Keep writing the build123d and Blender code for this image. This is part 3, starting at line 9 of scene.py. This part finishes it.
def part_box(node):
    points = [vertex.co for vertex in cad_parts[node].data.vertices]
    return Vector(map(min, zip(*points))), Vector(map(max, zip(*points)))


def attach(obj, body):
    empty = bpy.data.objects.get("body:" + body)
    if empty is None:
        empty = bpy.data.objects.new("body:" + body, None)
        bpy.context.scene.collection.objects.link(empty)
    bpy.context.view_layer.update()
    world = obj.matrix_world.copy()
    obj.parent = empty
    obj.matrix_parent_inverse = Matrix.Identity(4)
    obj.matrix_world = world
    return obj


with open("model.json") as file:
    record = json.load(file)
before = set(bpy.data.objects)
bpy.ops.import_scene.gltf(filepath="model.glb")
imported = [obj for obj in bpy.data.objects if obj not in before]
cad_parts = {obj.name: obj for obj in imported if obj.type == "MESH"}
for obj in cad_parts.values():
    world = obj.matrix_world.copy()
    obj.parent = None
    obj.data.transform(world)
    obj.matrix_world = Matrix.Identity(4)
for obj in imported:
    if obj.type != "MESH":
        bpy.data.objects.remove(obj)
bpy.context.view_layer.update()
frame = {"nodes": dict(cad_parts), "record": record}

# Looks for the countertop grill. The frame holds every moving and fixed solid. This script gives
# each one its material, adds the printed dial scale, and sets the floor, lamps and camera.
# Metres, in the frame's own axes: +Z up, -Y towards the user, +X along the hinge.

• Goal
Copy the material above, line for line.

• Result of the exercise
Keep writing the build123d and Blender code for this image. This is part 3, starting at line 9 of scene.py. This part finishes it.
def part_box(node):
    points = [vertex.co for vertex in cad_parts[node].data.vertices]
    return Vector(map(min, zip(*points))), Vector(map(max, zip(*points)))


def attach(obj, body):
    empty = bpy.data.objects.get("body:" + body)
    if empty is None:
        empty = bpy.data.objects.new("body:" + body, None)
        bpy.context.scene.collection.objects.link(empty)
    bpy.context.view_layer.update()
    world = obj.matrix_world.copy()
    obj.parent = empty
    obj.matrix_parent_inverse = Matrix.Identity(4)
    obj.matrix_world = world
    return obj


with open("model.json") as file:
    record = json.load(file)
before = set(bpy.data.objects)
bpy.ops.import_scene.gltf(filepath="model.glb")
imported = [obj for obj in bpy.data.objects if obj not in before]
cad_parts = {obj.name: obj for obj in imported if obj.type == "MESH"}
for obj in cad_parts.values():
    world = obj.matrix_world.copy()
    obj.parent = None
    obj.data.transform(world)
    obj.matrix_world = Matrix.Identity(4)
for obj in imported:
    if obj.type != "MESH":
        bpy.data.objects.remove(obj)
bpy.context.view_layer.update()
frame = {"nodes": dict(cad_parts), "record": record}

# Looks for the countertop grill. The frame holds every moving and fixed solid. This script gives
# each one its material, adds the printed dial scale, and sets the floor, lamps and camera.
# Metres, in the frame's own axes: +Z up, -Y towards the user, +X along the hinge.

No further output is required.